Proposed Massachusetts legislation would restrict use of the terms “psychotherapist” or “psychotherapy” to only those professionals licensed with “psychotherapy” included in their statutory scope of practice.
“An Act to Protect Psychotherapy Patients” (Bill H. 3466), submitted by Rep. Ruth B. Balser (D-Newton), states that the division of professional licensure may, after a consent agreement between the parties or after an opportunity for an adjudicatory hearing, assess and collect a civil administrative penalty for people who represent themselves to the public as “psychotherapists” or represent their services as “psychotherapy” unless they are currently licensed by the board of registration in medicine, board of registration in nursing, board of registration of psychologists, board of registration of social workers, or the board of registration of allied mental health and human services professional, and practicing within the scope of practice of such license; or are a student, intern, or person fulfilling supervised experience for licensure in those professions under the qualified supervision of a licensee.
The legislation was referred to the Joint Committee on Consumer Protection and Professional Licensure, and the committee could take action by late March, Balser says.
Balser says the genesis of the bill was concerns that individuals whose licenses were revoked – causing them to lose the ability to call themselves a psychologist or psychiatrist, for example – could still refer to themselves as a “psychotherapist.”
“The licensing board was concerned that it would be important to protect the term ‘psychotherapy’ as well,” Balser says. Balser says one of the reasons this legislation is important is that the word “psychotherapy” is used in reference to reimbursed services in insurance claims.
“It’s used in a medical context and the average consumer probably assumes that psychotherapy is being performed by a licensed, trained professional,” Balser says. “So we see this bill as a consumer protection bill.”
Balser says there are some groups who oppose the bill who call themselves psychotherapists. “I have advised those groups to try to seek licensure just the way psychologists did,” Balser says. “Psychologists went through a lengthy process a number of years ago to become licensed, as did social workers. I’m not saying no one else should get licensed. I am saying a consumer should know that if someone is performing a procedure that is recognized by the public as a medical procedure that that person is really licensed by the Commonwealth.”
“I think we have to establish some standards for psychotherapy, and the standard is licensure, and include scope of practice within that license.”
During a Feb. 4 hearing on the legislation, Michael A. Goldberg, Ph.D., director of professional affairs for the Massachusetts Psychological Association, presented written testimony on behalf of the MPA in support of 3466, which was drafted in conjunction with the MPA and several other professional organizations.
“It is our firm belief that this consumer legislation is needed to protect the public from potential abuse from providers mistreating and exploiting vulnerable mental health patients,” Goldberg read.
His testimony noted that the bill was a consumer protection bill and would not alter, diminish or expand the scope of practice of any professions or change any language in any other statutory scope of practice of any group not involved in the drafting of it.
“Psychologist, psychiatrist, psychoanalyst, and psychotherapist.

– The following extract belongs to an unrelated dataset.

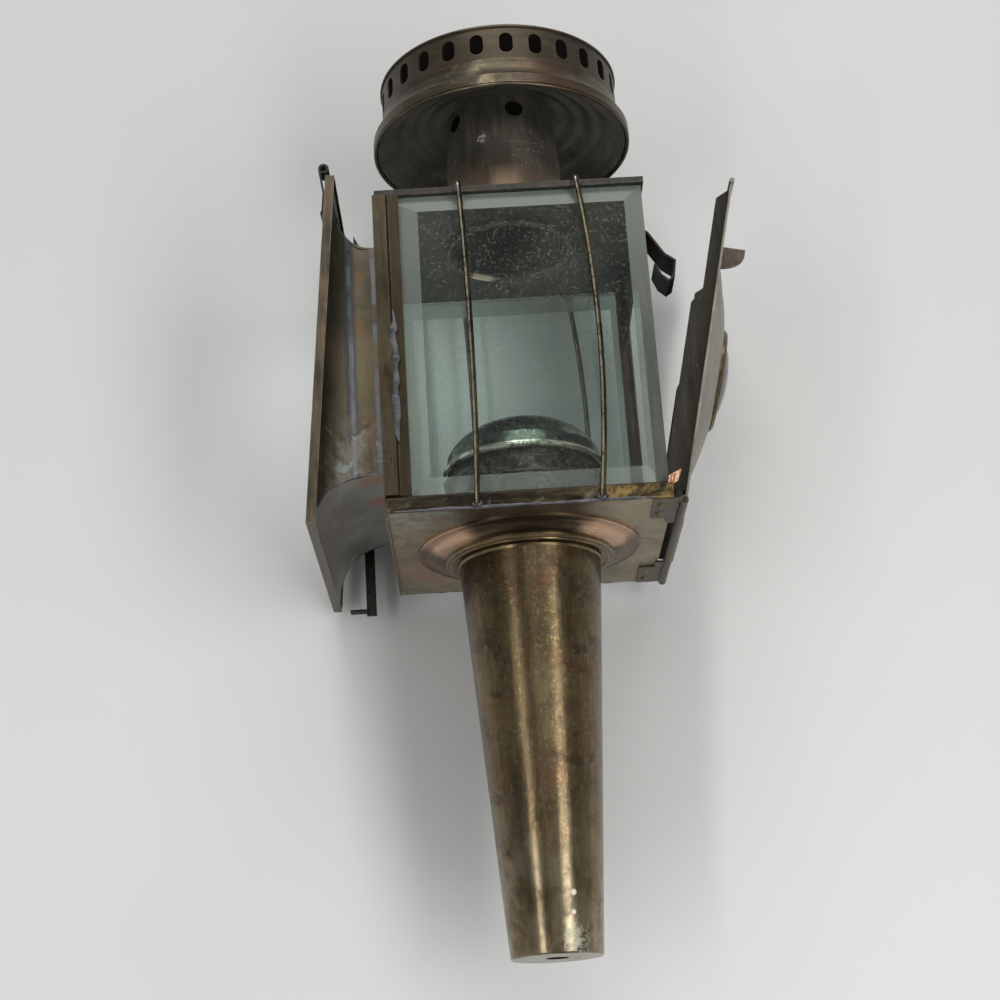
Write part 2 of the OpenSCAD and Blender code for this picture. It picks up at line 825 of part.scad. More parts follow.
module dish_gallery() {
  inner = gallery_r - sheet;
  color(bronze) at_base() difference() {
    union() {
      spun([
        [inner, sheet],
        [gallery_r + gallery_foot, sheet],
        [gallery_r + gallery_foot, 2 * sheet],
        [gallery_r, 2 * sheet],
        [gallery_r, gallery_top],
        [inner, gallery_top]
      ]);
      for (down = gallery_bead_down) wire_ring(gallery_r, gallery_bead, dome_z - down);
    }
    for (i = [0:gallery_holes - 1]) rotate([0, 0, 360 / gallery_holes * (i + 0.5)])
      translate([0, 0, gallery_hole_z]) rotate([0, 90, 0])
        cylinder(r = gallery_hole_r, h = gallery_r + gallery_foot, $fn = 32);
    translate([0, 0, socket_up]) cylinder(r = inner, h = gallery_top);
  }
}

neck_top_r = neck_r - neck_taper;
neck_top_z = roof_top + neck_h;
// Outer radius of the chimney at a height above the roof
function neck_at(h) = neck_r - neck_taper * h / neck_h;
// Chimney's foot: width of its flange, its solder fillet and the height where
// the neck begins
neck_foot = 3.5;
neck_fillet = 0.6;
neck_start = 2.4;
// Lap of the upper piece over the lower: height, thickness outside and inside
lap_h = 1.4;
lap_out = 0.35;
lap_in = 0.4;
// Air holes: distance below the chimney's top, and the first one's angle
neck_hole_down = 9.5;
neck_hole_turn = 212;

module chimney_lower() {
  top_r = neck_at(neck_low_h);
  color(copper) at_base() translate([0, 0, roof_top]) spun([
    [neck_r - sheet, 0],
    [neck_r + neck_foot, 0],
    [neck_r + neck_foot, sheet],
    [neck_r + neck_fillet, sheet + neck_fillet],
    [neck_at(neck_start), neck_start],
    [top_r, neck_low_h],
    [top_r - sheet, neck_low_h]
  ]);
}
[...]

Some of you may think they are all the same and that we need more access to professionals trained to treat mental illness,” Goldberg read. “But they are not the same. Citizens struggling with mental health problems are the most vulnerable members of the Commonwealth. They are the ones who can be confused by the different titles and they rely on you to make sure they are not exploited by professionals who lack adequate comprehensive training and oversight.”
Goldberg’s testimony noted that consumers are often surprised to learn that the designation of the terms “psychotherapy” and “psychotherapists” are not regulated in the state. The dangers are clear, he noted, because clinicians who have lost their license to practice for sexual exploitation of patients or other misconduct have the ability to set up shop and call themselves psychotherapists until this bill is passed.
On the same day of the hearing, Goldberg urged the committee to vote against another bill, H. 236, “An Act for Consumer Protection and Regulation in Psychotherapy,” which would create a new and separate licensing process for “psychoanalysts.”
“Psychoanalysis is not a ‘profession,’” Goldberg’s statement read. “Rather, it is a type of psychotherapy.
“Creating separate professions for practitioners of each individual type of psychotherapy is neither practical nor in the consumers’ best interest.”